* Start *
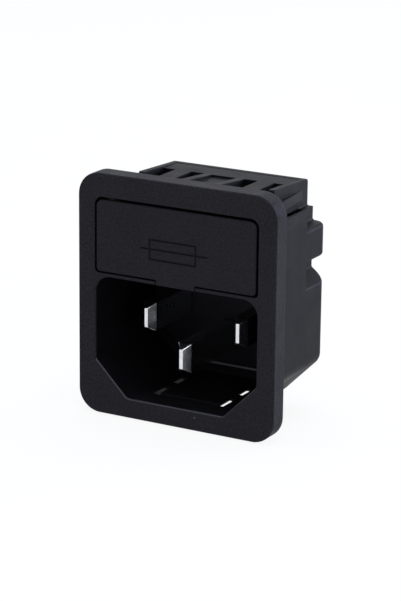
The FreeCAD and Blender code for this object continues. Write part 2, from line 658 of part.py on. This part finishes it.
def parts():
    found = {
        "housing": housing(),
        "fuse_drawer": fuse_drawer(),
        "line_pin": line_pin(),
        "neutral_contact": contact_with_tab(-PIN_PITCH / 2, LIVE_Z, LIVE_TIP_SETBACK),
        "earth_contact": contact_with_tab(0, EARTH_Z, EARTH_TIP_SETBACK),
        "line_strip": line_strip(),
        "load_tab": load_tab(),
        "line_clip": fuse_clip(CLIP_X),
        "load_clip": fuse_clip(-CLIP_X),
        "line_clip_rivet": clip_rivet(CLIP_X, STRIP_T),
        "load_clip_rivet": clip_rivet(-CLIP_X, TAB_T),
    }
    for name, y in (("fuse", FUSE_Y), ("spare_fuse", SPARE_Y)):
        found[name + "_glass"] = fuse_glass(y)
        found[name + "_cap_right"] = fuse_cap(y)
        found[name + "_cap_left"] = mirrored(fuse_cap(y))
        found[name + "_wire"] = fuse_wire(y)
    return found


os.makedirs("parts", exist_ok=True)
for node, shape in parts().items():
    shape.exportStep(os.path.join("parts", node + ".step"))
    bounds = shape.BoundBox
    print(node, len(shape.Solids), shape.isValid(), round(shape.Volume, 2),
          [round(value, 2) for value in (bounds.XMin, bounds.XMax, bounds.YMin, bounds.YMax,
                                         bounds.ZMin, bounds.ZMax)])
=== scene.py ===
import math

import bpy
from mathutils import Matrix, Vector


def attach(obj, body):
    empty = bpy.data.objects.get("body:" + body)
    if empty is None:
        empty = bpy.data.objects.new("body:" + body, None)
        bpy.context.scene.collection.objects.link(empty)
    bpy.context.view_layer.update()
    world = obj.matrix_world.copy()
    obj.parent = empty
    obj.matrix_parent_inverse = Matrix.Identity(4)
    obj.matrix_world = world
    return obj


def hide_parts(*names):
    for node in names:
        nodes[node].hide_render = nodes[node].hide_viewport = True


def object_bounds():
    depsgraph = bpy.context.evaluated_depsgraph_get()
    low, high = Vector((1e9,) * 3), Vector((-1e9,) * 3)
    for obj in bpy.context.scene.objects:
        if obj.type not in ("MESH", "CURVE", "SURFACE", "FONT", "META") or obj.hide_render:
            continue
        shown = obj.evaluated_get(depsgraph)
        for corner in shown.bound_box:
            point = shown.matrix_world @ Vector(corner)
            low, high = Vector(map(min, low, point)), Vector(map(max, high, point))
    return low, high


MM = 0.001

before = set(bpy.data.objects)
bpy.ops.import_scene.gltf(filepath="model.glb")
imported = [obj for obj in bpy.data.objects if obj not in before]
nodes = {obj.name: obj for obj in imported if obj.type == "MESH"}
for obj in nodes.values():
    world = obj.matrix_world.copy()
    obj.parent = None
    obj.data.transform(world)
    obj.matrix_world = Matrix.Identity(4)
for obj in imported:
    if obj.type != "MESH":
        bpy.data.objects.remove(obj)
cad_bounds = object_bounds()


# Camera: its place in metres, its axes and its lens, from edges and corners of the photograph

CAMERA_POINT = (0.15188, -0.26846, 0.09104)
CAMERA_RIGHT = (0.87206, 0.48927, 0.01036)
CAMERA_UP = (-0.14683, 0.24138, 0.95923)
CAMERA_BACK = (0.46684, -0.83805, 0.28234)
LENS_MM = 145.79
SENSOR_MM = 36
CLIP_NEAR, CLIP_FAR = 0.01, 20


def place_camera():
    """Puts the camera where the photograph was taken from."""
    data = bpy.data.cameras.new("photo_camera")
    data.sensor_width = SENSOR_MM
    data.lens = LENS_MM
    data.clip_start = CLIP_NEAR
    data.clip_end = CLIP_FAR
    camera = bpy.data.objects.new("photo_camera", data)
    bpy.context.scene.collection.objects.link(camera)
    turn = Matrix((CAMERA_RIGHT, CAMERA_UP, CAMERA_BACK)).transposed()
    camera.matrix_world = Matrix.Translation(CAMERA_POINT) @ turn.to_4x4()
    bpy.context.scene.camera = camera


# Node and colour helpers

def colour(code):
    """An sRGB hex value as the linear colour that a socket takes."""
    found = []
    for start in (0, 2, 4):
        value = int(code[start:start + 2], 16) / 255
        if value <= 0.04045:
            found.append(value / 12.92)
        else:
            found.append(((value + 0.055) / 1.055) ** 2.4)
    return found + [1.0]


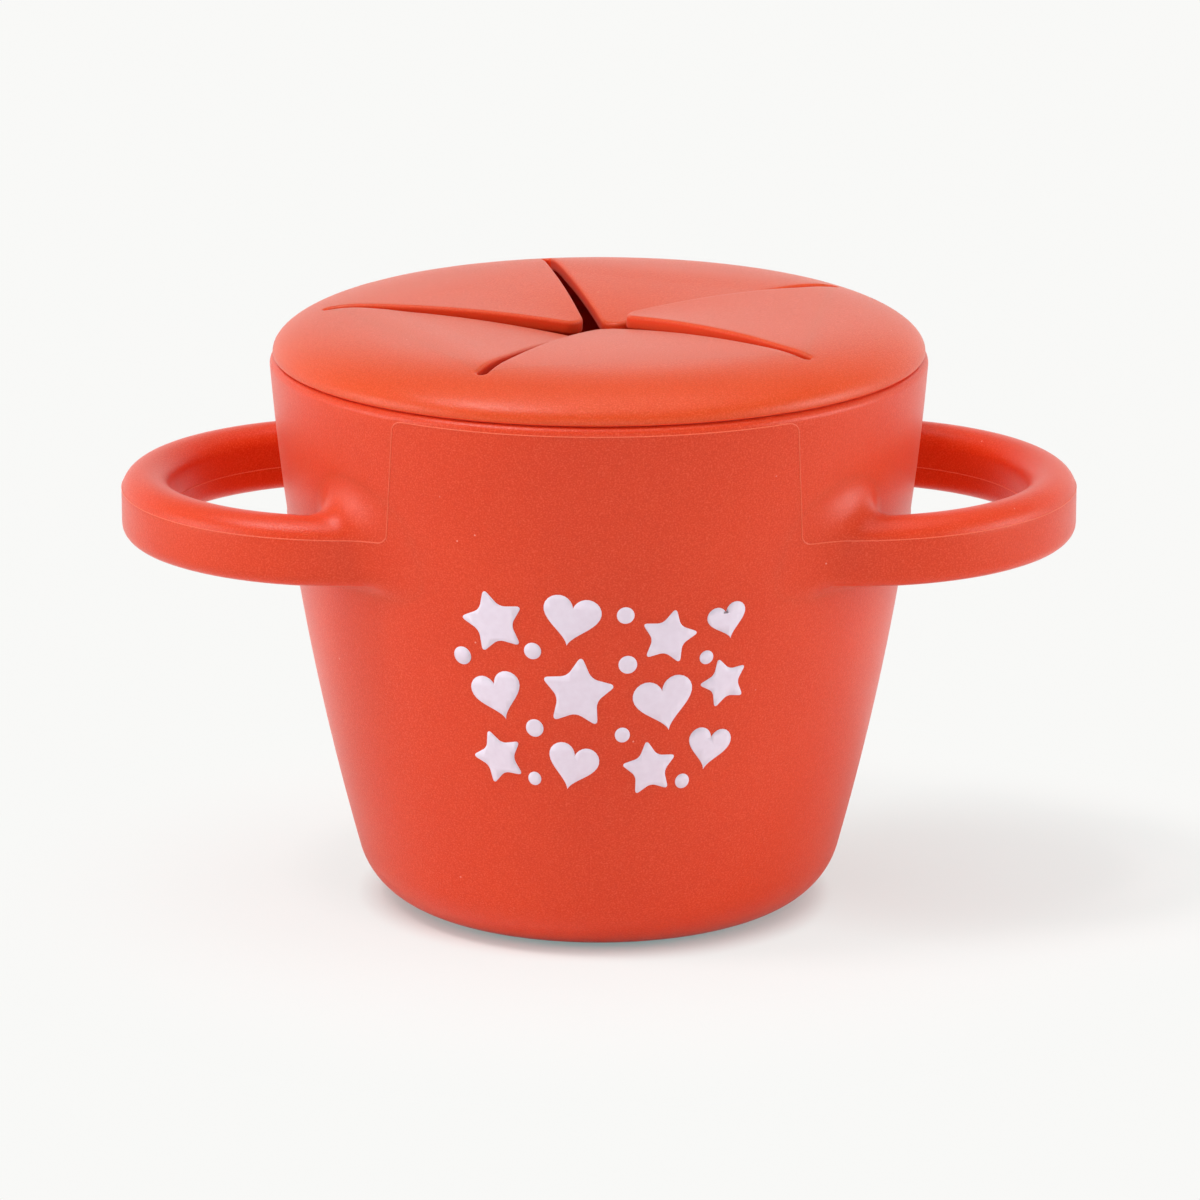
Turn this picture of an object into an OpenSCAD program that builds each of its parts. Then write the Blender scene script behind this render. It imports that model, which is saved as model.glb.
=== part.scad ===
// Toddler snack cup in moulded silicone: a tapered cup with two loop handles
// and a push-in lid whose five soft flaps let a small hand in and keep the snacks from spilling.
// Units are millimetres. +Z is up, the cup stands on Z = 0 and its axis is the Z axis.

/* [Cup] */
// Outside diameter at the rim
rim_d = 92; // [84:1:100]
// Height of the rim above the table
cup_h = 78.4; // [70:0.2:86]
// Diameter of the flat ring that the cup stands on
foot_d = 47.6; // [44:0.2:52]
// Radius of the rounded corner between base and wall
corner_r = 10.5; // [8:0.5:13]
// Lean of the wall where it leaves the rounded corner, in degrees
wall_lean = 15; // [12:0.5:17]
// Thickness of the cup wall
wall = 2.8; // [2.2:0.1:3.4]
// Thickness of the cup floor
floor_t = 3.4; // [3.4:0.1:5]
// Rounding of the rim's outer edge
rim_round = 1.2; // [0.8:0.1:1.4]
// Rounding of the rim's inner edge
mouth_round = 0.5; // [0.3:0.1:0.7]
// Diameter of the shallow recess under the base
recess_d = 38; // [30:1:40]
// Depth of the recess under the base
recess_depth = 0.8; // [0.5:0.1:1.2]

/* [Handles] */
// Overall width across both handles
handle_span = 133.8; // [128:0.2:142]
// Outside diameter of the loop that each handle follows
loop_d = 64.5; // [58:0.5:68]
// Thickness of the handle, measured in plan
handle_w = 6.8; // [6:0.2:8]
// Height of the handle's cross-section
handle_h = 9.4; // [8:0.2:11]
// Height of the rounded crown on the handle's cross-section
handle_crown = 3.1; // [2.4:0.1:3.6]
// Radius of the handle's lower edges
handle_edge_r = 2; // [1:0.1:2.6]
// Distance from the rim down to the middle of the handle
handle_drop = 21.2; // [16:0.2:28]
// Radius of the blend at the sides of a handle, where it flows into the wall
root_side_r = 4; // [3:0.5:5]
// Radius of the blend above a handle
root_top_r = 5.6; // [3:0.2:6]
// Radius of the blend below a handle
root_low_r = 1.6; // [1:0.2:4]

/* [Lid] */
// Outside diameter of the lid
lid_d = 91; // [84:0.2:91.4]
// Height above the rim at which the dished dome levels out
crest_h = 5.8; // [5:0.1:7]
// Radius at which the dished dome levels out
crest_r = 27.5; // [24:0.5:32]
// How far the lid's middle is dished below the crest
dish = 2.1; // [1:0.1:2.6]
// Width of the rounded shoulder round the lid
shoulder_w = 12; // [8:0.5:13]
// Gap between the lid's sharp lower edge and the rim
lid_lip = 0.35; // [0.2:0.05:0.6]
// Depth that the lid's skirt reaches into the cup
skirt_depth = 9; // [7:0.5:12]
// Thickness of the lid's skirt
skirt_t = 2.4; // [1.8:0.1:3]
// Clearance between the skirt and the inside of the cup
skirt_gap = 0.6; // [0.4:0.05:0.8]
// Clearance between the sealing ribs and the inside of the cup
rib_gap = 0.15; // [0.1:0.05:0.3]
// Height of one sealing rib along the skirt
rib_h = 1.4; // [1:0.1:1.8]
// Distance between sealing ribs
rib_pitch = 3; // [2.4:0.1:3.4]

/* [Flaps] */
// Number of flaps
flaps = 5; // [4:1:6]
// Thickness of a flap
flap_t = 1.9; // [1.5:0.1:2.4]
// Radius at which the slits end
slit_r = 38; // [34:0.2:38.4]
// Width of a slit at its outer end
slit_w_out = 1.4; // [1:0.1:1.8]
// Width that the slit would have at the lid's middle
slit_w_in = 2.8; // [1.8:0.1:3.2]
// Radius of a flap's rounded tip
tip_r = 2.4; // [1.4:0.1:3.4]
// Turn of the first slit round the lid, in degrees
slit_turn = 29.6; // [0:0.1:71]
// Radius of the rolled root that each flap bends about
hinge_r = 1.4; // [1.3:0.05:1.8]
// Clearance round a flap's root
hinge_gap = 0.15; // [0.1:0.05:0.25]
// Set that the flaps have taken, as the angle of each tip above the moulded dome, in degrees
flap_set = [-2.3, -1.2, -3.9, -0.4, 2.5]; // [-8:0.1:4]

/* [Hidden] */

cup_colour = [0.88, 0.33, 0.22];
lid_colour = [0.91, 0.37, 0.25];
round_fn = 96;    // facets that stand for a full circle in the preview
over = 1;         // how far a cutter runs past what it cuts
wall_steps = 12;  // rings along the cup wall
arc_steps = 8;    // steps round a rounded corner

rim_r = rim_d / 2;
foot_r = foot_d / 2;

// ---- Cup profile ----
// The wall leaves the rounded corner at wall_lean and bows in towards the vertical at the rim.
corner_top_r = foot_r + corner_r * cos(wall_lean);
corner_top_z = corner_r * (1 - sin(wall_lean));
wall_rise = cup_h - corner_top_z;
wall_bow = (corner_top_r + tan(wall_lean) * wall_rise - rim_r) / pow(wall_rise, 2);
function wall_r(z) = let (up = z - corner_top_z)
    corner_top_r + tan(wall_lean) * up - wall_bow * up * up;
function lean_at(z) = atan(tan(wall_lean) - 2 * wall_bow * (z - corner_top_z));
function inner_r(z) = wall_r(z) - wall / cos(lean_at(z));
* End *
Requirements » From the data above, show each line that contains "which".

Complete answer »
Turn this picture of an object into an OpenSCAD program that builds each of its parts. Then write the Blender scene script behind this render. It imports that model, which is saved as model.glb.
// Height above the rim at which the dished dome levels out
// Radius at which the dished dome levels out
// Radius at which the slits end